The name Radio Australia came into being in 1945.

The service operated in various languages, from existing transmitters located at Lyndhurst (near Melbourne) in Victoria ( 2 kW) and from AWA facilities in Sydney.

Post Office built a 10 kW SW transmitter in Perth, and in 1941 added a second transmitter of 10 kW at Lyndhurst, complementing the older 2 kW unit which had operated there from 1928.

As the War extended and the Battle for Britain incresed in intensity, the British and Australian Governments, fearing damage to the BBC's transmitters, decided that an alternative high-powered station had become urgent.

The site chosen was an Shepparton, 200 km NE of Melbourne.

Before the war ended, three transmitters were built at Shepparton, two of 100 kW, one of 50 kW.

During the War and immediate postwar period program control alternated between the ABC and the Department of Infomation, and in 1950 it reverted solely to the ABC.

Facilities at Shepparton have been extended over the years, and there are now seven 100 kW transmitters there..

A switching system enables any transittter to be connected to the appropriate aerials to suit the frequency and direction desired.

In 1970, the Australian Government  commissioned a new facility at the Cox Peninsula, near Darwin, NT. This was sold to a religious organization in 2005, which subsequently closed down the station in 2010 and some of the equipment transferred to Broadcast Australia, for use at Shepparton and Brandon. Other equipment was sold to HCJB-International for use at its Kununurrra site, in Western Australia

The land has now been handed over to the local Aboriginal people.

Radio Australia does not own or operate any transmitters - its infrastructure is leased from the private company Broadcast Australia.

June 12, 1987
he Lyndhurst station closed down. The station had five transmitters in operation at the closedown. The admin building was used until 1990 by Telstra as a technical service centre for radio communications maintenance. After that, the land was sold and is now a high-density residential area. No trace remains of the former Radio Lyndhurst!

Another site is at Brandon, North Queensland, where there are three 10 kW tranmsittters, DRM-capable. This site commenced in 1989, using transmitters transferred from Lyndhurst.

Radio Australia had also broadcast from other sites:

Carnarvon  WA 1975-1996. On closure, the transmitters were transferred to Darwin.
Perth 1971
Gnangara WA 1975  (propagation tests)

In 1983, as part of a national policy, the ABC had decided to relocate many of its capital city production and administration areas to the suburbs.

In Melbourne, a new, large, modern grandiose multi-story facility was built in 1984 at the outer eastern suburb of East Burwood, on open farmland which had previously been the Tally Ho correction centre. This was intended to be the new admion centre for all of the ABC's operations which had previously been managed from the CBD.
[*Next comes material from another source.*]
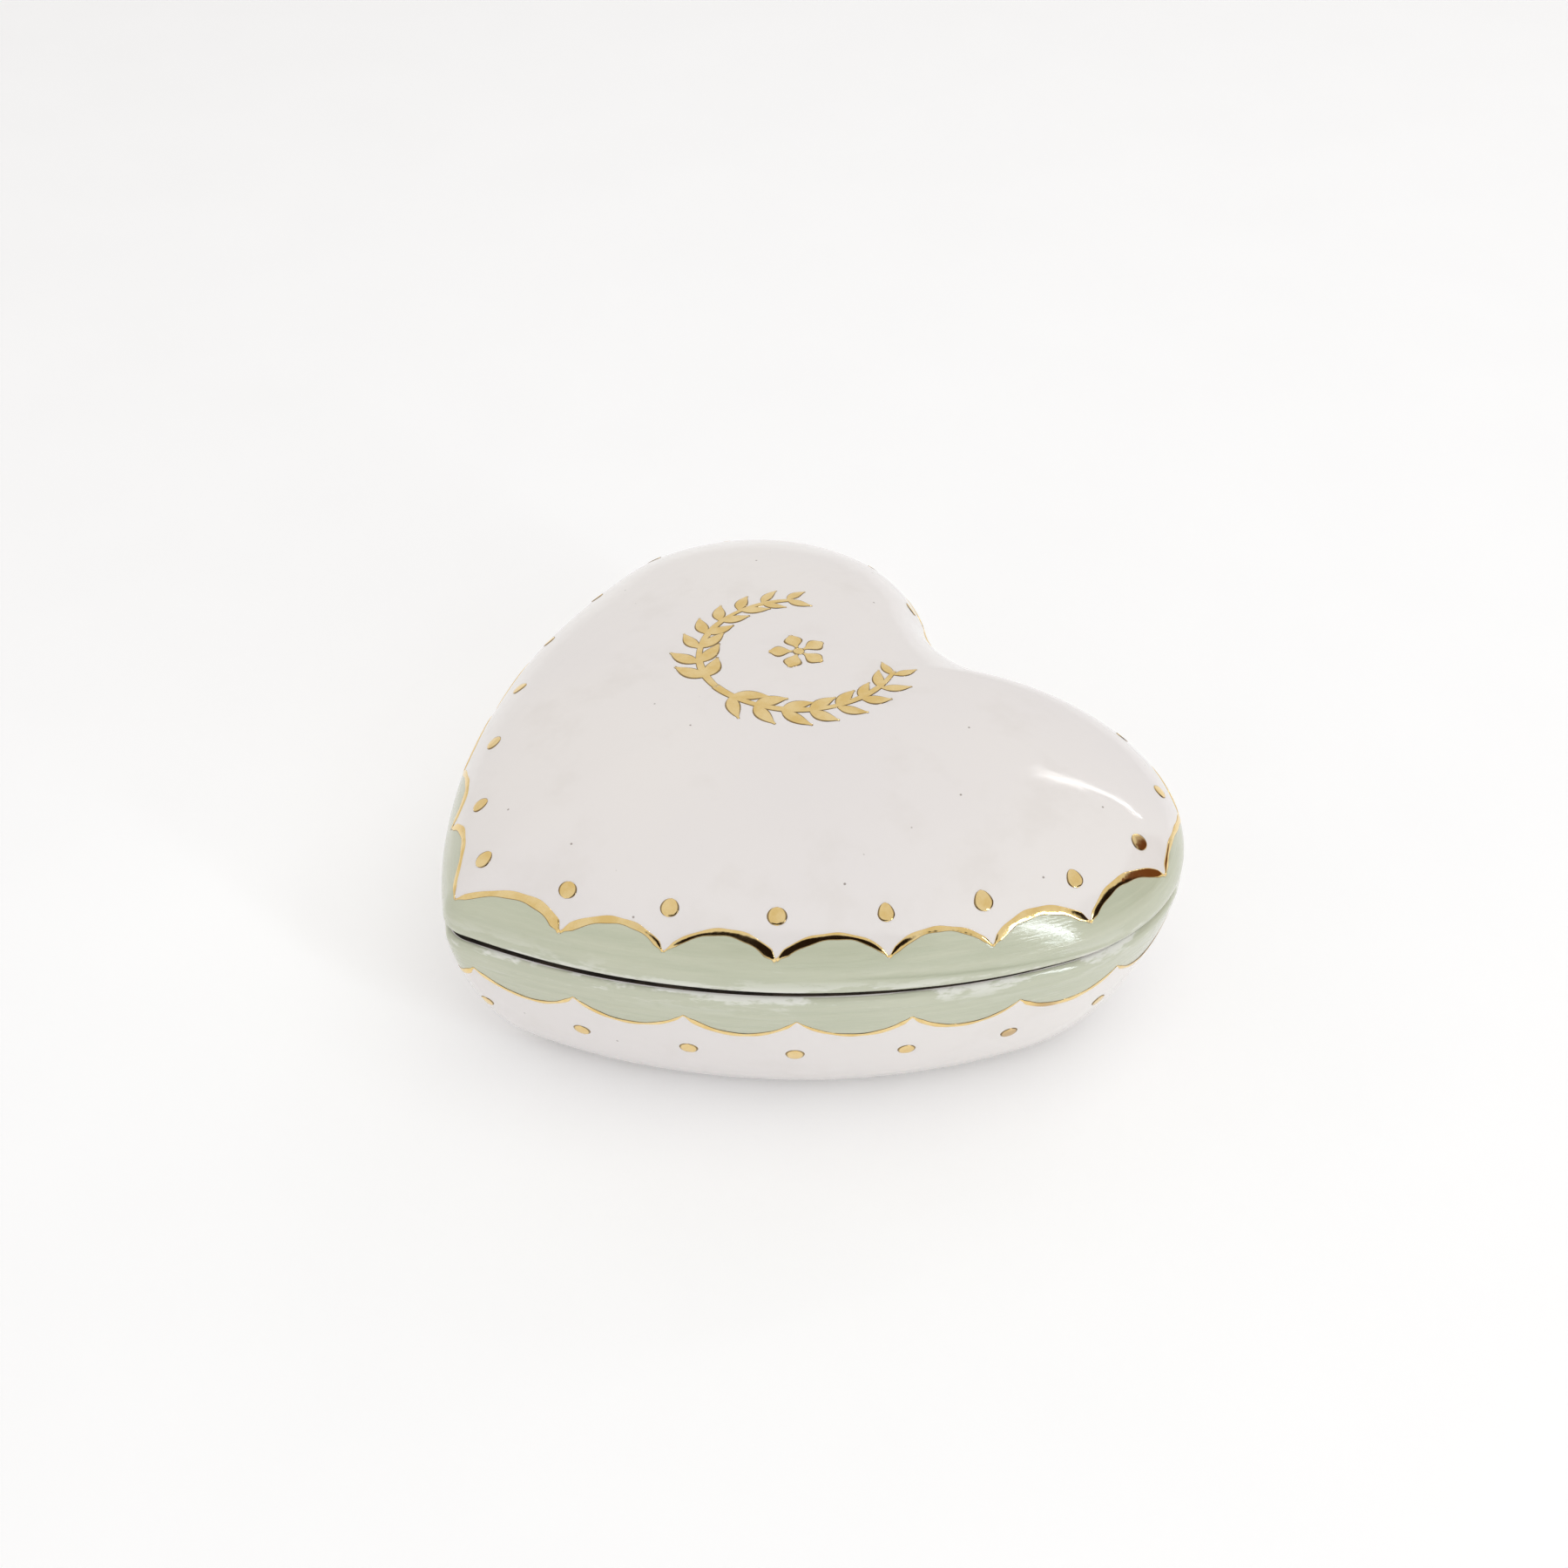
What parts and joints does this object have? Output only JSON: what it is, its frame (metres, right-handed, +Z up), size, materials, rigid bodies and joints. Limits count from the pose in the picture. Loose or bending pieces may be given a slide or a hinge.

Strong and sustained opposition to this move emerged from the Staff Associations, which resulted in only the Radio Australia people being relocated there.

The East Burwood centre was abandoned and Radio Australia and all other ABC departments moved to a new building on the perimeter of the CBD, at the Southbank precinct, where it continues to operate to the present

The Australian Radio DX Club held its 1985 Annual Convention at the East Burwood complex, and its 1995 Annual General Meeting took place at Southbank in December.

In 1981, a series of meetings weere held in Melbourne between the ARDXC and RA management about the possibility of reintroducing a DX orientated program. It was agreed that this would be under the title"Spectrum" and was broadcast monthly, changed later to weekly, compered by Dick Speekman, resident in Melbourne  and well known internationally for his earlier work in presenting "DX Jukebox" over Radio Netherlands.

Sadly, Dick passed way in 2009.

In 1983, Spectrum was closed down and a new weekly communications type program appeared, known as "Talkback"

This only survived for 12 months when it was suddenly terminated.

It is also noted that RA's Indonesian Service had also been using the DXers Calling scripts, translated into that language!

Talkback was hosted by RA staffers, including Barry Seeber, and I presented "Shortwave Listening Tips" for each weekly episode. I recorded these shows at Radio Austraia's new studios at East Burwood.

Here is a recording of "Club Forum" ,made by my colleague Rob Wagner, Melbourne, following the Australian Radio DX Club natiional Convention in 1973. 

Radio Australia - Club Forum 1973

This is a YouTube video of the audio of the final edition of Keith Glover's Mailbag program, of December 28, 1980


1969 - Peter Humfray recording DXers Calling

On July 9 1946, the first edition of Radiio Australai's "DXers Calling" went to air. It was hosted by well-known shortwave enthusiasts of the era, including Ern Suffiolk (SA) and Ted Tinning (Vic).

Later, it was managed bty Graham Hutchins (Melbourne) who had been the driving force behind the first Australian DX Club at the time.

Graham authored and hosted  the shows until his untimely passing in 1965, when the ABC's  DIrector of Overseas Services, Mt Peter Homfray, assumed hosting duties. At that time, Mr Gordon Cairns, Senior Administrator at RA, was writing the scripts. Later in 1965 I was then approached by Radio Australia to take over authoring of the programs, which I did until the shows were discontinued in October 1977. From 1965 until 1977, the programs were read byn Peter Humfrays.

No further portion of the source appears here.